Begin at the first line and end at the line containing "socket_floor_z = stem_top_z". Extract exactly those lines.

**DATA BLOCK**

┏━━

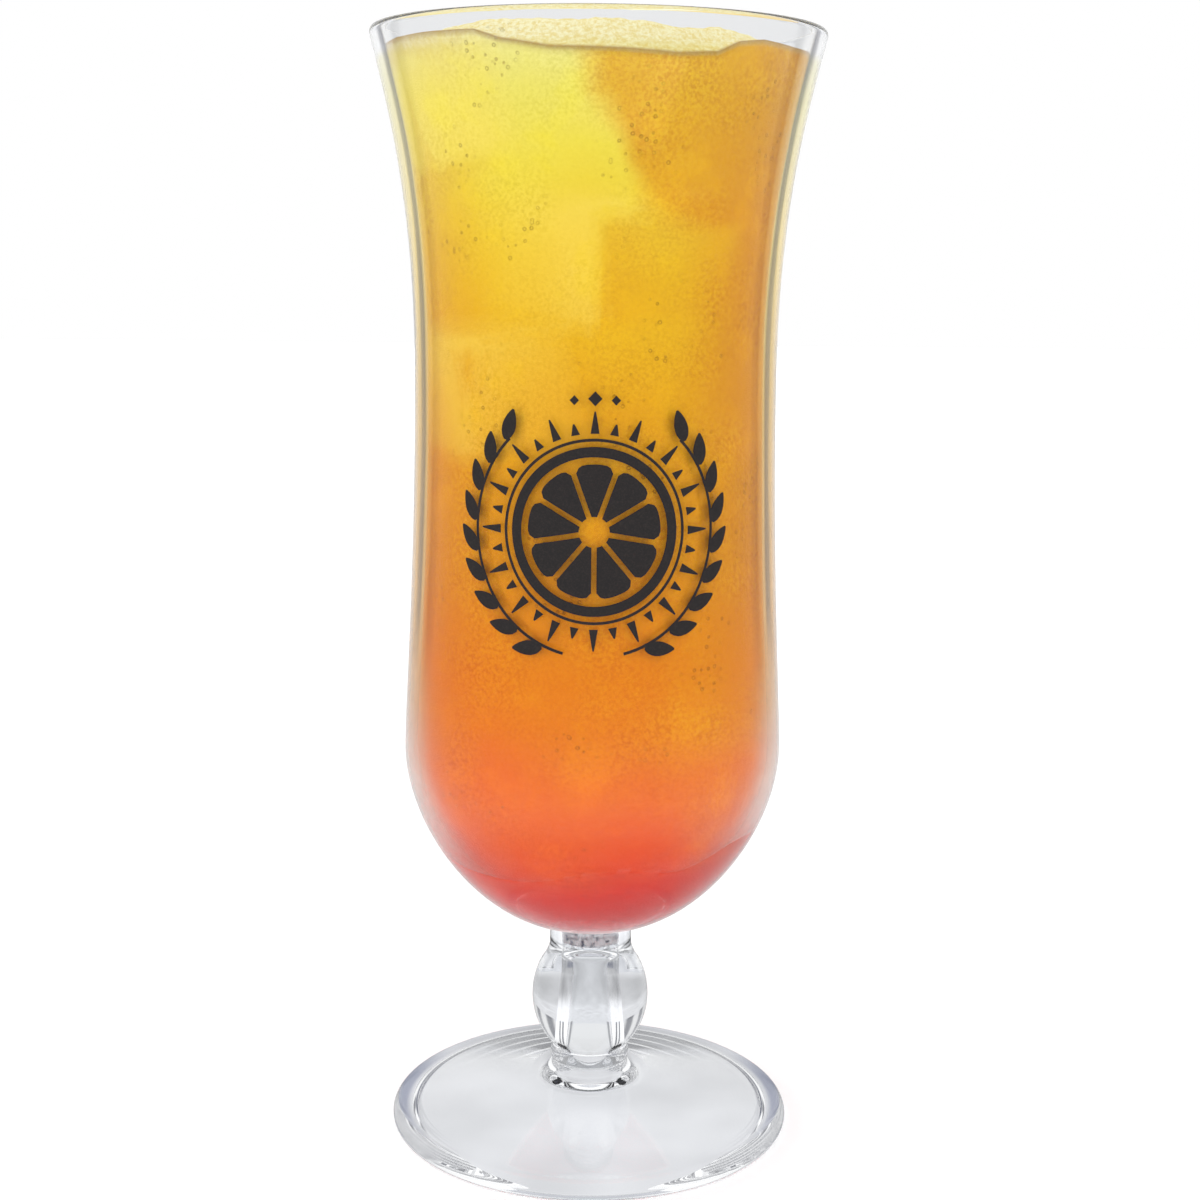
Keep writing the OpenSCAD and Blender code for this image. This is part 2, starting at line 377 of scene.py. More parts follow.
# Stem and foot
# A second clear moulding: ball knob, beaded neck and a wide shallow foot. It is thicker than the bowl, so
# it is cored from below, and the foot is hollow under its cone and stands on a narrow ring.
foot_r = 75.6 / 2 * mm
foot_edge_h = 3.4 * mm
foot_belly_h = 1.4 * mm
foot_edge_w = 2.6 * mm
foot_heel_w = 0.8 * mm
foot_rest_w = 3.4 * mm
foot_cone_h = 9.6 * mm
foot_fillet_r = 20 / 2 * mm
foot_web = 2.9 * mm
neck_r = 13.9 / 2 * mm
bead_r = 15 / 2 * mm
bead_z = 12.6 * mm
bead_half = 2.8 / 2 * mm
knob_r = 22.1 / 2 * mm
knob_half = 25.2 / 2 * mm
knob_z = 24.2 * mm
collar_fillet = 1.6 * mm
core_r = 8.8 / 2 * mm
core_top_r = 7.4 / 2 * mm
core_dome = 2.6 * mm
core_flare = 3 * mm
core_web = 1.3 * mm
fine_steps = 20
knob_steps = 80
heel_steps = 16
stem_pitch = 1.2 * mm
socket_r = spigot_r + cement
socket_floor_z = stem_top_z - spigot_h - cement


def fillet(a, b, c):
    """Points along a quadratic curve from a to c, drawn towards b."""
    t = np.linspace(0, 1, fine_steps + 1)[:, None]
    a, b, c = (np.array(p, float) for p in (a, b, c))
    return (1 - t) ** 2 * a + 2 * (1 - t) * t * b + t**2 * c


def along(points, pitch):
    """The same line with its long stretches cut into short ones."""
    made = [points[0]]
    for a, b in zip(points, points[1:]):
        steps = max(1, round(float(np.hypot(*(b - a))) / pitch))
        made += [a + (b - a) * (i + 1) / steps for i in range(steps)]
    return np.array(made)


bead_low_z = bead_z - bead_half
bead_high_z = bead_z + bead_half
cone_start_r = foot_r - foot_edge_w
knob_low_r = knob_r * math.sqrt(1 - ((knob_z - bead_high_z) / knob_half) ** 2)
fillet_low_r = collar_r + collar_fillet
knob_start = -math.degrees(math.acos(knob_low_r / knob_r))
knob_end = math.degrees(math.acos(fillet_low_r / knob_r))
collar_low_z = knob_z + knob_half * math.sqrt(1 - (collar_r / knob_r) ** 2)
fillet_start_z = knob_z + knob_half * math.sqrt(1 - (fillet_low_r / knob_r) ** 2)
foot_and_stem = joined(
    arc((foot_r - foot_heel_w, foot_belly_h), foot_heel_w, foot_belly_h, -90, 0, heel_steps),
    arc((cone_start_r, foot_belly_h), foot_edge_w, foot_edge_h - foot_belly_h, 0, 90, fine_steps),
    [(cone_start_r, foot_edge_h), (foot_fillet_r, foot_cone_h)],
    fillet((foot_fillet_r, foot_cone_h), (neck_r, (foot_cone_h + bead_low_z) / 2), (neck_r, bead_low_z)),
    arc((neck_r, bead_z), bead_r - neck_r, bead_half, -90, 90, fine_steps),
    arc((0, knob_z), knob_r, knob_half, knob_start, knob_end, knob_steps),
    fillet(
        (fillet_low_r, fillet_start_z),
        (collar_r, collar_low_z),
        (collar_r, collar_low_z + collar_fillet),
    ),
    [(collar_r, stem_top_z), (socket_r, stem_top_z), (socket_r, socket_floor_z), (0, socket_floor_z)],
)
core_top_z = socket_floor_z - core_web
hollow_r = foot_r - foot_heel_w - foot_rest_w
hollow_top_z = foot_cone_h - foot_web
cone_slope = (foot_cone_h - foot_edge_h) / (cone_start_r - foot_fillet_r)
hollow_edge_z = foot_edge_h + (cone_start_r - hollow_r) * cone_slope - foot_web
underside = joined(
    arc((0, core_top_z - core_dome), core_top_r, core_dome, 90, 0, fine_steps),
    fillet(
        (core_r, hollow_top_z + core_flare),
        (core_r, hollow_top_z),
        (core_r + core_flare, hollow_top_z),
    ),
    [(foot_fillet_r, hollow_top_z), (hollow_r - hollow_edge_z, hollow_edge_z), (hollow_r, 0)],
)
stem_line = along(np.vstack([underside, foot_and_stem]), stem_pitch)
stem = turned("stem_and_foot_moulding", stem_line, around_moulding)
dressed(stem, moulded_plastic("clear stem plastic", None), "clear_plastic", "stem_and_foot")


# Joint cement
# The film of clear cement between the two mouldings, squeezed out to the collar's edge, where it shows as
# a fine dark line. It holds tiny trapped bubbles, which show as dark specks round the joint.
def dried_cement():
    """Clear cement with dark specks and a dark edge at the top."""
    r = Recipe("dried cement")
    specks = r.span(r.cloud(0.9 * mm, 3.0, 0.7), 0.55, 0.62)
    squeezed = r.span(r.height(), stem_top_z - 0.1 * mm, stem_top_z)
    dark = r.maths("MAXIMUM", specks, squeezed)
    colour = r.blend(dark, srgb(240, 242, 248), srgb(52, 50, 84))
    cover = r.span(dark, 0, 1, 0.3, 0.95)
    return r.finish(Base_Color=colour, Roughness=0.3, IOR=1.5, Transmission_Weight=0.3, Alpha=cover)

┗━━

**WORKED ANSWER**
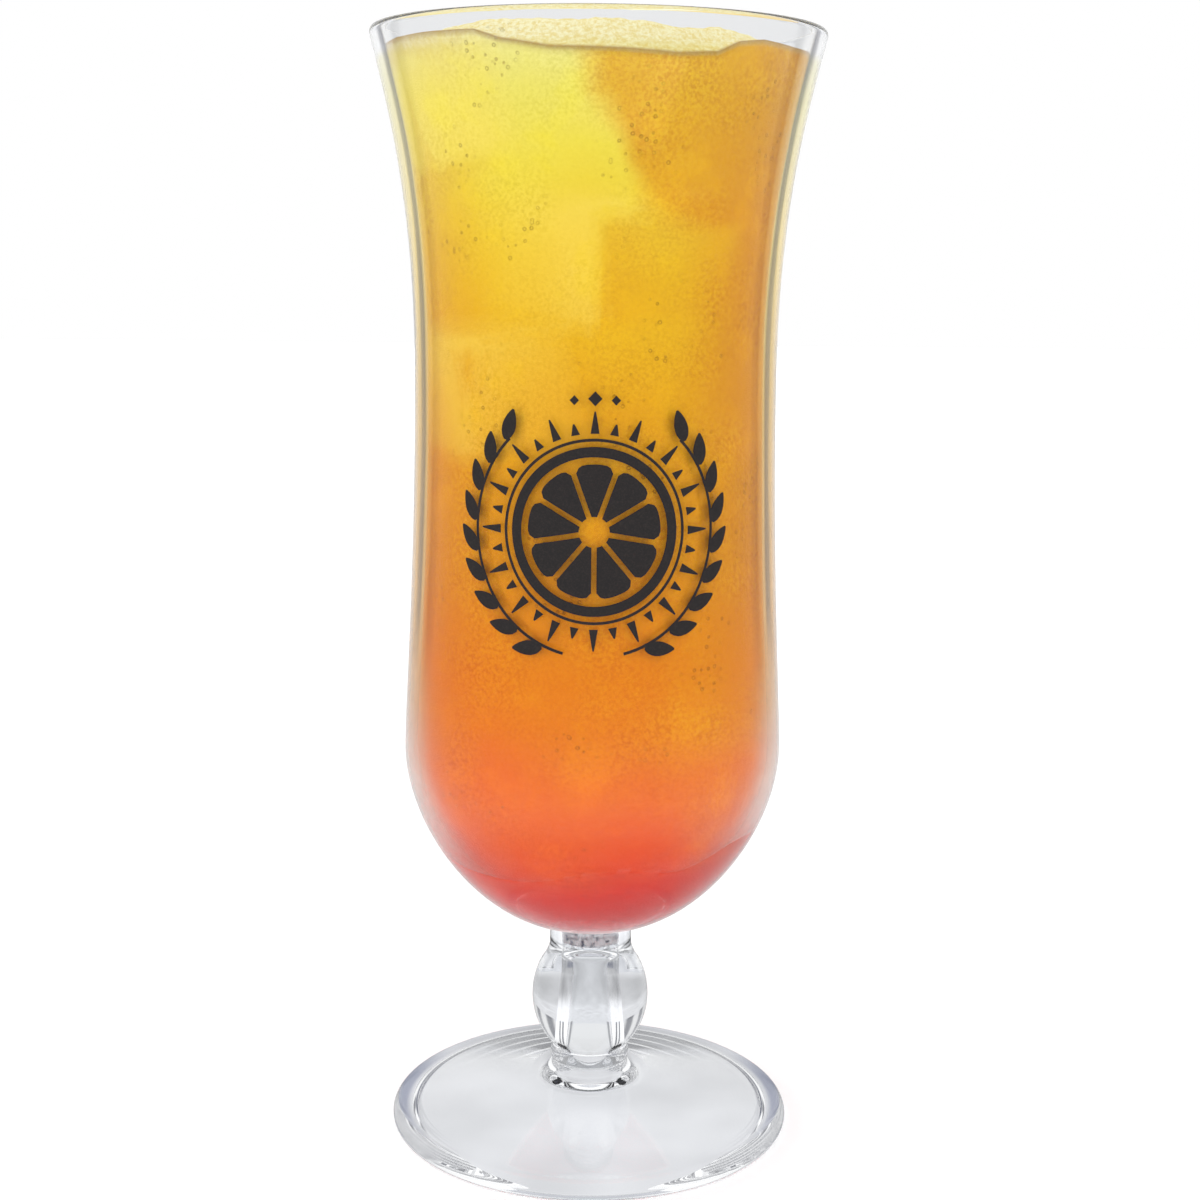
Keep writing the OpenSCAD and Blender code for this image. This is part 2, starting at line 377 of scene.py. More parts follow.
# Stem and foot
# A second clear moulding: ball knob, beaded neck and a wide shallow foot. It is thicker than the bowl, so
# it is cored from below, and the foot is hollow under its cone and stands on a narrow ring.
foot_r = 75.6 / 2 * mm
foot_edge_h = 3.4 * mm
foot_belly_h = 1.4 * mm
foot_edge_w = 2.6 * mm
foot_heel_w = 0.8 * mm
foot_rest_w = 3.4 * mm
foot_cone_h = 9.6 * mm
foot_fillet_r = 20 / 2 * mm
foot_web = 2.9 * mm
neck_r = 13.9 / 2 * mm
bead_r = 15 / 2 * mm
bead_z = 12.6 * mm
bead_half = 2.8 / 2 * mm
knob_r = 22.1 / 2 * mm
knob_half = 25.2 / 2 * mm
knob_z = 24.2 * mm
collar_fillet = 1.6 * mm
core_r = 8.8 / 2 * mm
core_top_r = 7.4 / 2 * mm
core_dome = 2.6 * mm
core_flare = 3 * mm
core_web = 1.3 * mm
fine_steps = 20
knob_steps = 80
heel_steps = 16
stem_pitch = 1.2 * mm
socket_r = spigot_r + cement
socket_floor_z = stem_top_z - spigot_h - cement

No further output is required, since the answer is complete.